Given material ->

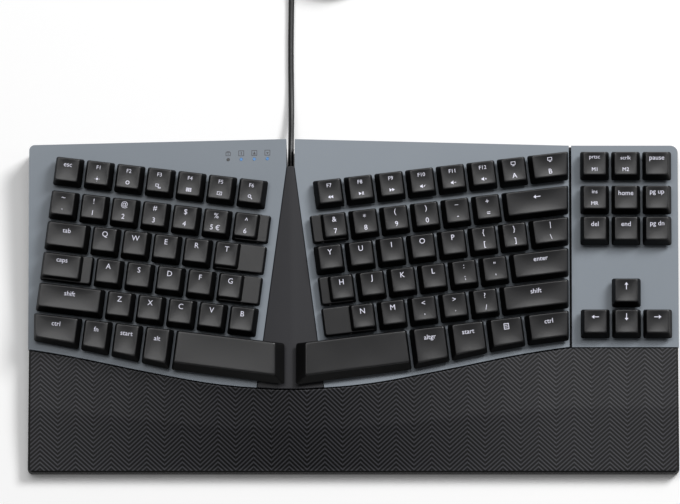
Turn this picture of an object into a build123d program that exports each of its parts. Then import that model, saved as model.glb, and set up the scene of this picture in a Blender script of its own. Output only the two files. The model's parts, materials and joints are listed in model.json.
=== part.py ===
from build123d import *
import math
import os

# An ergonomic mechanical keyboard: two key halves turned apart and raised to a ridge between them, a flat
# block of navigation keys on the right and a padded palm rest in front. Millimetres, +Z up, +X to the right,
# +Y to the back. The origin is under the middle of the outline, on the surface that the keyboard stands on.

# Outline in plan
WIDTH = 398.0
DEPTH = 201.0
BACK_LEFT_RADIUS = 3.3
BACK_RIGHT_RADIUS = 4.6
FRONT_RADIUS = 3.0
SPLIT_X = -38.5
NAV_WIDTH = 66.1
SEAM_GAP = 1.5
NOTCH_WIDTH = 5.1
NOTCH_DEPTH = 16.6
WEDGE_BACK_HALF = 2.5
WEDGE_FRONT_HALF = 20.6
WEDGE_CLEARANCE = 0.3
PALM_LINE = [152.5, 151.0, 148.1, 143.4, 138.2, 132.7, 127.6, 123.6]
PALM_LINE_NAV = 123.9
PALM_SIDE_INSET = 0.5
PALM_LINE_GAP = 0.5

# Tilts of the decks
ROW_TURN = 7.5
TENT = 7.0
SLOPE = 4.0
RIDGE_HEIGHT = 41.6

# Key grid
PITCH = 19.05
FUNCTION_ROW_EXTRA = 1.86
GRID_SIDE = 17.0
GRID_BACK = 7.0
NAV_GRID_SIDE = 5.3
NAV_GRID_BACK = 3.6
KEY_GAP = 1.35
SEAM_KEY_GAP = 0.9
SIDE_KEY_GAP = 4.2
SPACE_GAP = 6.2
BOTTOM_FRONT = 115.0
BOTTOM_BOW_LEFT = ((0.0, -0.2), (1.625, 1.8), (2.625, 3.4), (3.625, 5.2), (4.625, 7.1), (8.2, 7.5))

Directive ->
Write every line of the material above again, exactly.

Response for this exercise ->
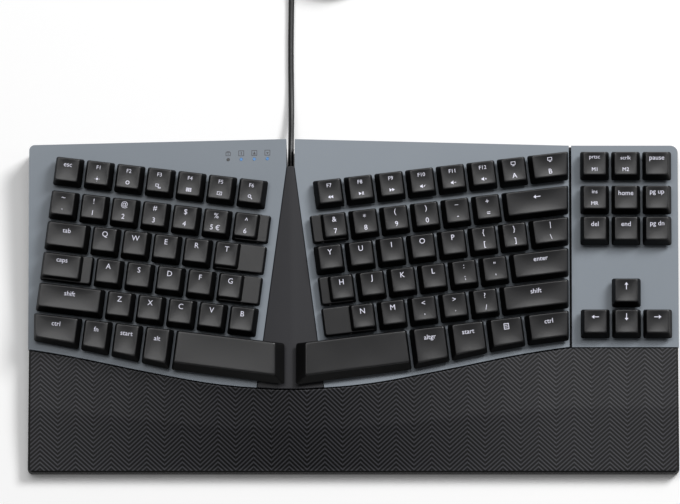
Turn this picture of an object into a build123d program that exports each of its parts. Then import that model, saved as model.glb, and set up the scene of this picture in a Blender script of its own. Output only the two files. The model's parts, materials and joints are listed in model.json.
=== part.py ===
from build123d import *
import math
import os

# An ergonomic mechanical keyboard: two key halves turned apart and raised to a ridge between them, a flat
# block of navigation keys on the right and a padded palm rest in front. Millimetres, +Z up, +X to the right,
# +Y to the back. The origin is under the middle of the outline, on the surface that the keyboard stands on.

# Outline in plan
WIDTH = 398.0
DEPTH = 201.0
BACK_LEFT_RADIUS = 3.3
BACK_RIGHT_RADIUS = 4.6
FRONT_RADIUS = 3.0
SPLIT_X = -38.5
NAV_WIDTH = 66.1
SEAM_GAP = 1.5
NOTCH_WIDTH = 5.1
NOTCH_DEPTH = 16.6
WEDGE_BACK_HALF = 2.5
WEDGE_FRONT_HALF = 20.6
WEDGE_CLEARANCE = 0.3
PALM_LINE = [152.5, 151.0, 148.1, 143.4, 138.2, 132.7, 127.6, 123.6]
PALM_LINE_NAV = 123.9
PALM_SIDE_INSET = 0.5
PALM_LINE_GAP = 0.5

# Tilts of the decks
ROW_TURN = 7.5
TENT = 7.0
SLOPE = 4.0
RIDGE_HEIGHT = 41.6

# Key grid
PITCH = 19.05
FUNCTION_ROW_EXTRA = 1.86
GRID_SIDE = 17.0
GRID_BACK = 7.0
NAV_GRID_SIDE = 5.3
NAV_GRID_BACK = 3.6
KEY_GAP = 1.35
SEAM_KEY_GAP = 0.9
SIDE_KEY_GAP = 4.2
SPACE_GAP = 6.2
BOTTOM_FRONT = 115.0
BOTTOM_BOW_LEFT = ((0.0, -0.2), (1.625, 1.8), (2.625, 3.4), (3.625, 5.2), (4.625, 7.1), (8.2, 7.5))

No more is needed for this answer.